───── RECORDS FOR PROCESSING ─────

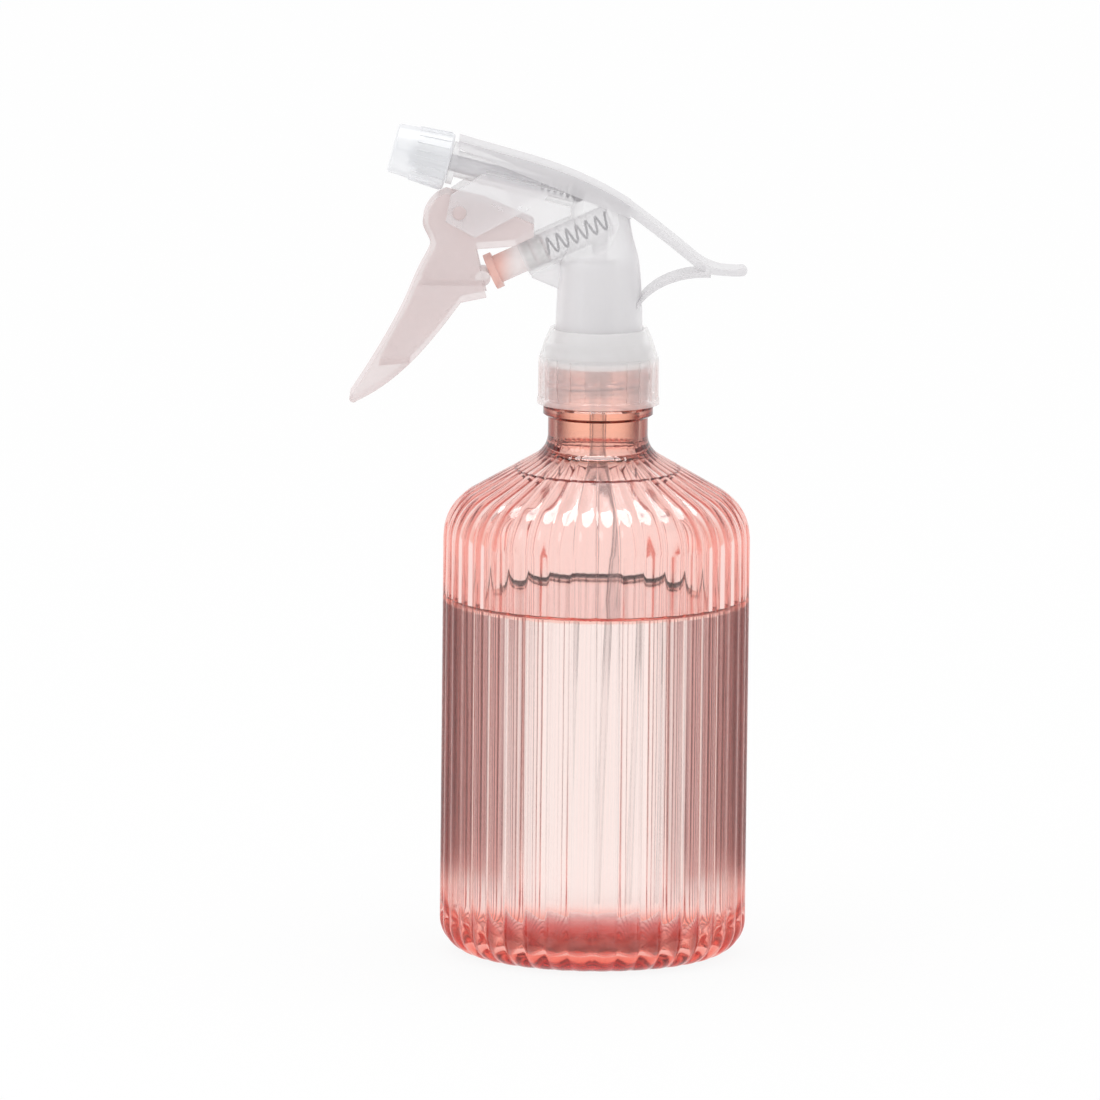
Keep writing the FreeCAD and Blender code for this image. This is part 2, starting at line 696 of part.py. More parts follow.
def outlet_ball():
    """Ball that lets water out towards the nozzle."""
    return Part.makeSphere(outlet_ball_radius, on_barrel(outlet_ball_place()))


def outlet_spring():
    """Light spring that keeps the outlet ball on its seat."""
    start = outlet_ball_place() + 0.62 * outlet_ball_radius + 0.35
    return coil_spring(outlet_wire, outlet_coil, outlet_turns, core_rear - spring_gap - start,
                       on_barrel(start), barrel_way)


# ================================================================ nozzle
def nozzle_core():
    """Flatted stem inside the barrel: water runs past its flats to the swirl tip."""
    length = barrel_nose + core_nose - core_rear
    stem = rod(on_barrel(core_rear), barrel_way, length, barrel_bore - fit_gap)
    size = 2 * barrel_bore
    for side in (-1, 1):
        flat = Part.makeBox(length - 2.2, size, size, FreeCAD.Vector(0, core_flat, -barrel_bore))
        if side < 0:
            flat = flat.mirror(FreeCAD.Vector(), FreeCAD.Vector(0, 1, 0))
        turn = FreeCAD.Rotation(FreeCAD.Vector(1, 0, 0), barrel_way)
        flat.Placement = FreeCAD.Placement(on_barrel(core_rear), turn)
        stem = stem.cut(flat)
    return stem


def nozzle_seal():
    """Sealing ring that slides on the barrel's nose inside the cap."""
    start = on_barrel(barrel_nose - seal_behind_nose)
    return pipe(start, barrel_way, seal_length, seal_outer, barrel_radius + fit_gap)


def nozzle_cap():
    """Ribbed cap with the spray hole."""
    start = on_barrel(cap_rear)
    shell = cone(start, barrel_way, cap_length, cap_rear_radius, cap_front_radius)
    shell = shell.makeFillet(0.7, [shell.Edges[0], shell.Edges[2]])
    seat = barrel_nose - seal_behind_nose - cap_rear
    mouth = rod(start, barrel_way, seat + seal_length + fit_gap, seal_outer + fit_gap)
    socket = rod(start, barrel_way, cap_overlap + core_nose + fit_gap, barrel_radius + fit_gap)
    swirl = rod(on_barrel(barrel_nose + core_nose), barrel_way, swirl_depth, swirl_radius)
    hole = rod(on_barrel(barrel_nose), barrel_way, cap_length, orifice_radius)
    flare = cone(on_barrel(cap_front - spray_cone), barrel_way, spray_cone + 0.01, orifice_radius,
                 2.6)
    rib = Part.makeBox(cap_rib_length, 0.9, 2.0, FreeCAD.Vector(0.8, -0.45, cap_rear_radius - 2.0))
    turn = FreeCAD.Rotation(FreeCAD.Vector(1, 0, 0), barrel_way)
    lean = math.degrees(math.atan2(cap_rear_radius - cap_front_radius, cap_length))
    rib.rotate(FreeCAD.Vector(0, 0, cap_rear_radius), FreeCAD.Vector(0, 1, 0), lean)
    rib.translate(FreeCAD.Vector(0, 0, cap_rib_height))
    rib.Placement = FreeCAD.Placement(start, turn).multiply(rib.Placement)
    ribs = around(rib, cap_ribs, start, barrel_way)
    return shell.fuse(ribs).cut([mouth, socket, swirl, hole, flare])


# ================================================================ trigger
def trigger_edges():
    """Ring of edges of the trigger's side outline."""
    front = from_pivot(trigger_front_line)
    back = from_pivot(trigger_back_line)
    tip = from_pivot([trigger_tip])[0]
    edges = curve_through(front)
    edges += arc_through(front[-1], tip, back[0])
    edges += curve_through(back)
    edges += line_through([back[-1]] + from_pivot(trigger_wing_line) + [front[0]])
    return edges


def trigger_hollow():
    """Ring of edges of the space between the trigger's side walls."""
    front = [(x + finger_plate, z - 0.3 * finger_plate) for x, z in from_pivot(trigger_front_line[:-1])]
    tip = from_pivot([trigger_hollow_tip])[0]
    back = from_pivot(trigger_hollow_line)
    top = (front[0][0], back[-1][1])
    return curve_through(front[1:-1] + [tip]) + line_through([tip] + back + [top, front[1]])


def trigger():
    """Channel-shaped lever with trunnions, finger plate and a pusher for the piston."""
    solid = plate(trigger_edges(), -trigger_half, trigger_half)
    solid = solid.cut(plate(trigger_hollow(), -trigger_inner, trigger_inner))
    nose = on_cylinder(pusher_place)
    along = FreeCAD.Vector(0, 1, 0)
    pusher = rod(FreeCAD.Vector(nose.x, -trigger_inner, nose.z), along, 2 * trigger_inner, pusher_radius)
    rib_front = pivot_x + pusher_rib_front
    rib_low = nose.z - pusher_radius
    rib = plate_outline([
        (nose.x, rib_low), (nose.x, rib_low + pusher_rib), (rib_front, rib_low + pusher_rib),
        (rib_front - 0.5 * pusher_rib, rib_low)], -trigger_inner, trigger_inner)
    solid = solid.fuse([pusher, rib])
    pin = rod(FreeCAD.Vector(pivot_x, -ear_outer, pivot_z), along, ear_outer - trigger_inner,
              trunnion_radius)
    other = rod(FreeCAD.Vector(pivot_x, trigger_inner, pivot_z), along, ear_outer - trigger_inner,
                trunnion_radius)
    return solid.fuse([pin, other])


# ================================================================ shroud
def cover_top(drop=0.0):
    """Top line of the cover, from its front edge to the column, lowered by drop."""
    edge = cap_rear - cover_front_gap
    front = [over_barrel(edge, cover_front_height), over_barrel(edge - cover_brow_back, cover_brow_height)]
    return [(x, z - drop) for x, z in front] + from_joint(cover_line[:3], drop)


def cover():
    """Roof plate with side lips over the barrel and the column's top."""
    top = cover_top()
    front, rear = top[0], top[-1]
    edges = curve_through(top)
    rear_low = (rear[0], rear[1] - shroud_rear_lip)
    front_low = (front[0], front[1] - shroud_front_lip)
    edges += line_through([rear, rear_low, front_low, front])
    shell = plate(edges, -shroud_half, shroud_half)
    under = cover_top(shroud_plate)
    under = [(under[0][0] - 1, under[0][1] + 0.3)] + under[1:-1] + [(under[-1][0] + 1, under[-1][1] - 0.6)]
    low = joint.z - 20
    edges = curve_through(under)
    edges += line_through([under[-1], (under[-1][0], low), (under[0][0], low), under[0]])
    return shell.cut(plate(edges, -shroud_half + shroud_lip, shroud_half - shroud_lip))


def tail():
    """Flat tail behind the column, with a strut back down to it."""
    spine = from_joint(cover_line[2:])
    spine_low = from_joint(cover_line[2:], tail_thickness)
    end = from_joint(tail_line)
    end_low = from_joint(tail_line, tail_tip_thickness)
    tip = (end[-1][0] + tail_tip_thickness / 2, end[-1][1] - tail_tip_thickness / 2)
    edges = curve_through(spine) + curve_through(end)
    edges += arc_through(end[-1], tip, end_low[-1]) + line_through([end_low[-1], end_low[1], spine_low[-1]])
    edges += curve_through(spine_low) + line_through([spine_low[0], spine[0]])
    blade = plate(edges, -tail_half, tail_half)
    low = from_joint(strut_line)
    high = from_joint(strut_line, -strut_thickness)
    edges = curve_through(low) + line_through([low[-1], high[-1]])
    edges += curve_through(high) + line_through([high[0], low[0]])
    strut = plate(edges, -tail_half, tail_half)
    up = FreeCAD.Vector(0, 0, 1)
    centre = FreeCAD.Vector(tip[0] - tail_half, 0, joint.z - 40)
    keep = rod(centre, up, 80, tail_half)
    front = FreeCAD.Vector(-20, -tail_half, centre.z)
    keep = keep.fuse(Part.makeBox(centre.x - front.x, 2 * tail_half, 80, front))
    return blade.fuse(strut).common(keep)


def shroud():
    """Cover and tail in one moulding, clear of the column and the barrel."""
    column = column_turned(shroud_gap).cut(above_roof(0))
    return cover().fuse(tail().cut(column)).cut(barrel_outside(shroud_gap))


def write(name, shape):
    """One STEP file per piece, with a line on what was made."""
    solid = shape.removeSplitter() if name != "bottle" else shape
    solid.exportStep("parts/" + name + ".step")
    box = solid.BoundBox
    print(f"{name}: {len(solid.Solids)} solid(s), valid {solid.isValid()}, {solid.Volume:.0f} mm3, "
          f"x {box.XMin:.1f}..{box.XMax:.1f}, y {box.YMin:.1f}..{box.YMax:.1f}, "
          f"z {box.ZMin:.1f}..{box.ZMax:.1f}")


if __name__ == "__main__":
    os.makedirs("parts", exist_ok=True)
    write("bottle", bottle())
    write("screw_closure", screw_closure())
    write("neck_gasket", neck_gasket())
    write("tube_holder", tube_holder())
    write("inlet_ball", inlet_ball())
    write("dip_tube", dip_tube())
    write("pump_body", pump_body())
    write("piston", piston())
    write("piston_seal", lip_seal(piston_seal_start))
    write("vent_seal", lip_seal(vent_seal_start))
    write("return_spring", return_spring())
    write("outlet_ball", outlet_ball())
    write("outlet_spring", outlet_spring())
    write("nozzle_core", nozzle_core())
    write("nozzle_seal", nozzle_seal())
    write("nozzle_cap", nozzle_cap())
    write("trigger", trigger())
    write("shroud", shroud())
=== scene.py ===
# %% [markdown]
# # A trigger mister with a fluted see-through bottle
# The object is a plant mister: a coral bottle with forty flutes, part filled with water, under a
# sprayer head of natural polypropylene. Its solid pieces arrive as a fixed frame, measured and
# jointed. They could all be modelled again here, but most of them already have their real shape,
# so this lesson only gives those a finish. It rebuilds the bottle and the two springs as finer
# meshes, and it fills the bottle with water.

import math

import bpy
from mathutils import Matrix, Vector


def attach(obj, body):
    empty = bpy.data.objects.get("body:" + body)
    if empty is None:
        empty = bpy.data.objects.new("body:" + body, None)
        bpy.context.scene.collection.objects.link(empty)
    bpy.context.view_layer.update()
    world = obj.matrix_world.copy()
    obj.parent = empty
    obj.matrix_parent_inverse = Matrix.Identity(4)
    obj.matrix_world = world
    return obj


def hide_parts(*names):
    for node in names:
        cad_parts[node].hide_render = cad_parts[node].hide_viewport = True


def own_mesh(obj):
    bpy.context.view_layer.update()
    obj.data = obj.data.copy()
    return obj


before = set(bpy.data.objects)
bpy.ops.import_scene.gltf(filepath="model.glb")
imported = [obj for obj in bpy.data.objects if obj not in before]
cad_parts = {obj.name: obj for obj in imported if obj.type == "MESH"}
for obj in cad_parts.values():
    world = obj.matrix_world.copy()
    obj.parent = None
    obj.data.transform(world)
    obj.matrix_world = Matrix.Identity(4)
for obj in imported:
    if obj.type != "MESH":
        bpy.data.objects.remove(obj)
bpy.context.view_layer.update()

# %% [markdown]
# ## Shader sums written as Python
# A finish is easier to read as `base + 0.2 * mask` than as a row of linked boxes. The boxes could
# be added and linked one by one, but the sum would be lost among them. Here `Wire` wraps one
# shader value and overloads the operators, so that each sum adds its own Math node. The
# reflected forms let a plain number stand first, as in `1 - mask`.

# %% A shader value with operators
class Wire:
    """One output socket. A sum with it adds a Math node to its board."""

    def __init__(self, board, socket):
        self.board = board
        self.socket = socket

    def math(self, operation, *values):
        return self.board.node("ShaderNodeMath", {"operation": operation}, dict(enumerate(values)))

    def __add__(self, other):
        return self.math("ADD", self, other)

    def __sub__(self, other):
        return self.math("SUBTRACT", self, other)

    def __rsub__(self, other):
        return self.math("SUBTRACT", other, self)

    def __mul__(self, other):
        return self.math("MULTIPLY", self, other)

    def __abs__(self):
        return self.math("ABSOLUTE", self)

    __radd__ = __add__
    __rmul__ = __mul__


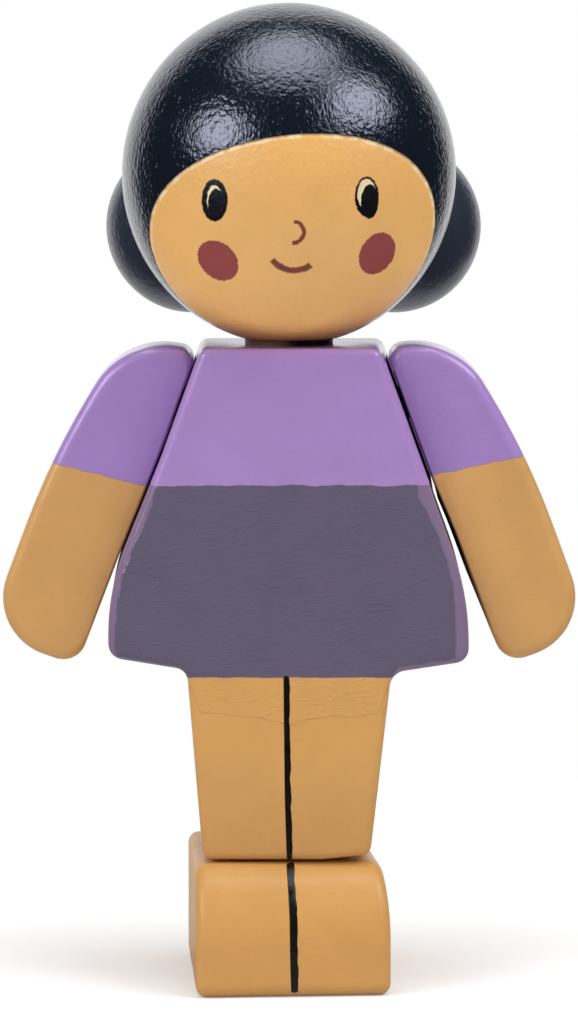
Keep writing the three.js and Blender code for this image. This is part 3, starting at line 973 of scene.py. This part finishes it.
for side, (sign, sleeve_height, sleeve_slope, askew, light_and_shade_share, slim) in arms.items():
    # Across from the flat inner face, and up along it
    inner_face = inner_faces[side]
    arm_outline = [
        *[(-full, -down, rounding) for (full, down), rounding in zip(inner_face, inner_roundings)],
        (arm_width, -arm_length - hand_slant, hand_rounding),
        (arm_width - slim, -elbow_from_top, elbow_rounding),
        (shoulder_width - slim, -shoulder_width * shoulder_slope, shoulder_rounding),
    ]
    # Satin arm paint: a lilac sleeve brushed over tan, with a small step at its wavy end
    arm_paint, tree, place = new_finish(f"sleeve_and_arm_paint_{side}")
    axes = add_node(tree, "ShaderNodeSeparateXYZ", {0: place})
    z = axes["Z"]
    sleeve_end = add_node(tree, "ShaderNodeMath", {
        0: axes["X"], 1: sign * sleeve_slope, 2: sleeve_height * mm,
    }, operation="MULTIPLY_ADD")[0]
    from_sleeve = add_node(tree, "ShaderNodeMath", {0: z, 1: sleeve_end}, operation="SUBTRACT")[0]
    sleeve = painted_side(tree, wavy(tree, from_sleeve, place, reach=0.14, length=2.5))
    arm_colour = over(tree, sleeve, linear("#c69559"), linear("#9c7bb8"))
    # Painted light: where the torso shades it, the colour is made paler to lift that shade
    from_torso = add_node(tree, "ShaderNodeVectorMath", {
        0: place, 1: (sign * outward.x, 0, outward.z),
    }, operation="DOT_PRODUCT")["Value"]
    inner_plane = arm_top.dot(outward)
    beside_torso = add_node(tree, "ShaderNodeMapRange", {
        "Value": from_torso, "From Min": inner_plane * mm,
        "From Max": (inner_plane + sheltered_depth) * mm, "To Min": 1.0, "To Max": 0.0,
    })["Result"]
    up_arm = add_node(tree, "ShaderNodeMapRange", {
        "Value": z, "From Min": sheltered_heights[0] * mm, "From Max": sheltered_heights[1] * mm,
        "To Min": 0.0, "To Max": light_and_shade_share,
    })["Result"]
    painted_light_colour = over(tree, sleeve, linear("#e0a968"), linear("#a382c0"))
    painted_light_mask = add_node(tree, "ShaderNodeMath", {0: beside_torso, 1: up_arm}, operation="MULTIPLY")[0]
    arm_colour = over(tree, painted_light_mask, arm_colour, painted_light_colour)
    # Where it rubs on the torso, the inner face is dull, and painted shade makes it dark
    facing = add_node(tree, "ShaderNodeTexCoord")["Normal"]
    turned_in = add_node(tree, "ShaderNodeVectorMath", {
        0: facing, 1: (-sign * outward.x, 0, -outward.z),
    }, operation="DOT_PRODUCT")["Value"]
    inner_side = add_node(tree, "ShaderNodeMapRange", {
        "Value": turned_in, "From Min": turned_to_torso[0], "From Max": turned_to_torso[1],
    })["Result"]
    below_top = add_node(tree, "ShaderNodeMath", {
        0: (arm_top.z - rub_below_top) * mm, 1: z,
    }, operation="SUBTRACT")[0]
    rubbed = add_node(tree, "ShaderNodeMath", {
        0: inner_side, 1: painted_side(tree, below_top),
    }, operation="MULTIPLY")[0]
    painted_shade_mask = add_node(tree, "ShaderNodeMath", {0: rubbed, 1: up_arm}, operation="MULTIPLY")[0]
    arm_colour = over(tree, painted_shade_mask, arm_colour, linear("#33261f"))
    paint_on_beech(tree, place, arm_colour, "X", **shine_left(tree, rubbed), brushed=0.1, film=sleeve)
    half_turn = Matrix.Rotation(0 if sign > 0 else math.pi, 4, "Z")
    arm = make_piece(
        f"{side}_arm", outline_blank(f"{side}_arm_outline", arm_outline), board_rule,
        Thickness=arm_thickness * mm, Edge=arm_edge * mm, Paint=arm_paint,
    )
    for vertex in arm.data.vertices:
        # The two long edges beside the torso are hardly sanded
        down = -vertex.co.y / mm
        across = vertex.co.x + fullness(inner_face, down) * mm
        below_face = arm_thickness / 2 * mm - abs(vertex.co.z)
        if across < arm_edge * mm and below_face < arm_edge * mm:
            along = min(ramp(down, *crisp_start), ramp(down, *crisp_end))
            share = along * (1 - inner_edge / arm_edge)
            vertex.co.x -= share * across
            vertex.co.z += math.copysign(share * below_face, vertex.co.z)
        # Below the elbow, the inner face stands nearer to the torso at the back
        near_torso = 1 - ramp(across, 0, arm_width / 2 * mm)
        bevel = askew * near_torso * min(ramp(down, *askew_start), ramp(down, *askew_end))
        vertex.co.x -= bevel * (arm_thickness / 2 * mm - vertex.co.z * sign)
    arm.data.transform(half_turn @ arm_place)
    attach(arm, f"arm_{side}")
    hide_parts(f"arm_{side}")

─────

▸ **TASK INSTRUCTIONS**: Copy, please, exactly the lines that start at the first line of the data and end at the line containing "return stem", both kept and no others.

▸ **WRITTEN RESPONSE**:
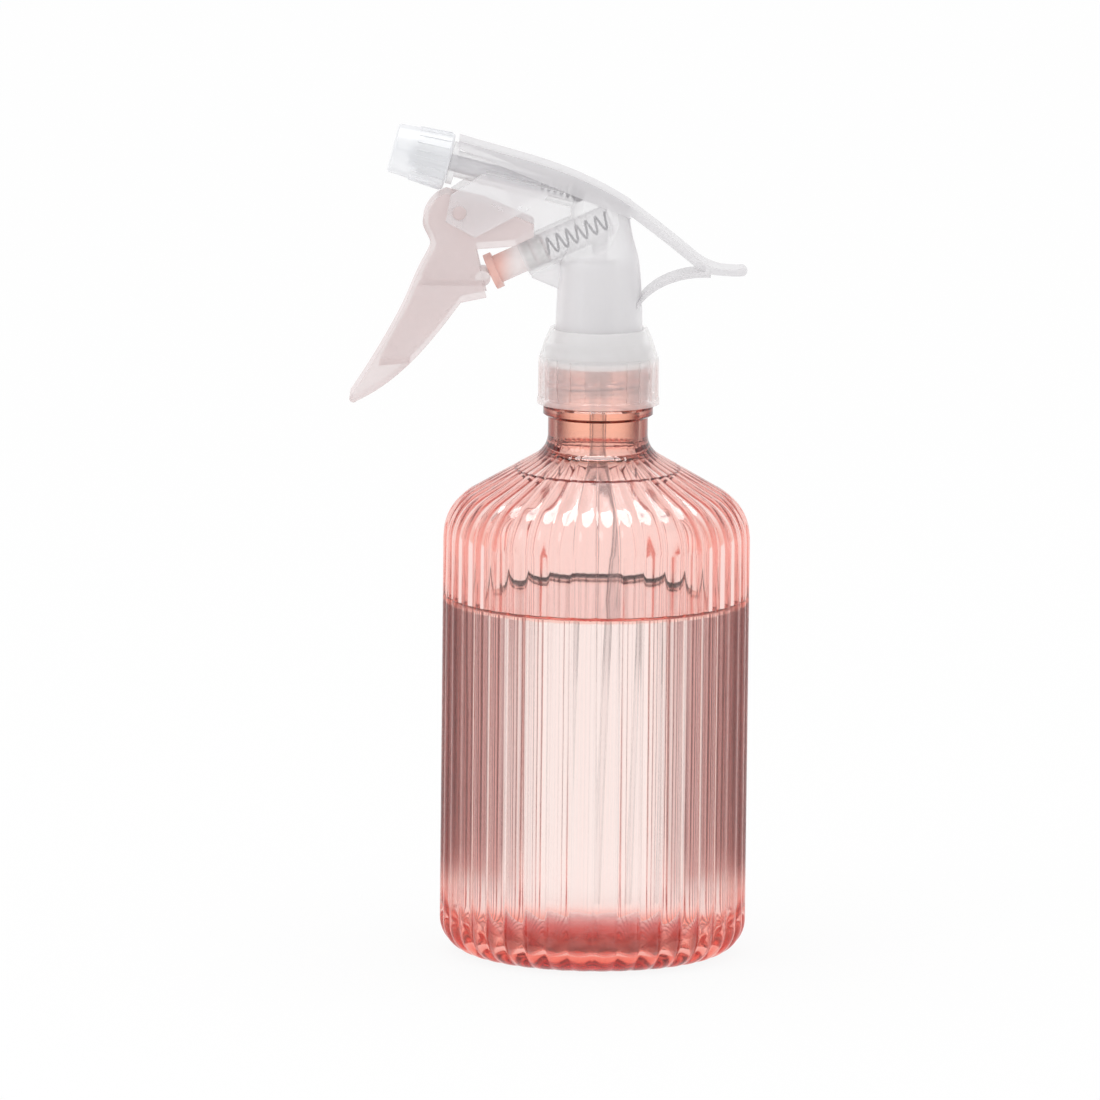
Keep writing the FreeCAD and Blender code for this image. This is part 2, starting at line 696 of part.py. More parts follow.
def outlet_ball():
    """Ball that lets water out towards the nozzle."""
    return Part.makeSphere(outlet_ball_radius, on_barrel(outlet_ball_place()))


def outlet_spring():
    """Light spring that keeps the outlet ball on its seat."""
    start = outlet_ball_place() + 0.62 * outlet_ball_radius + 0.35
    return coil_spring(outlet_wire, outlet_coil, outlet_turns, core_rear - spring_gap - start,
                       on_barrel(start), barrel_way)


# ================================================================ nozzle
def nozzle_core():
    """Flatted stem inside the barrel: water runs past its flats to the swirl tip."""
    length = barrel_nose + core_nose - core_rear
    stem = rod(on_barrel(core_rear), barrel_way, length, barrel_bore - fit_gap)
    size = 2 * barrel_bore
    for side in (-1, 1):
        flat = Part.makeBox(length - 2.2, size, size, FreeCAD.Vector(0, core_flat, -barrel_bore))
        if side < 0:
            flat = flat.mirror(FreeCAD.Vector(), FreeCAD.Vector(0, 1, 0))
        turn = FreeCAD.Rotation(FreeCAD.Vector(1, 0, 0), barrel_way)
        flat.Placement = FreeCAD.Placement(on_barrel(core_rear), turn)
        stem = stem.cut(flat)
    return stem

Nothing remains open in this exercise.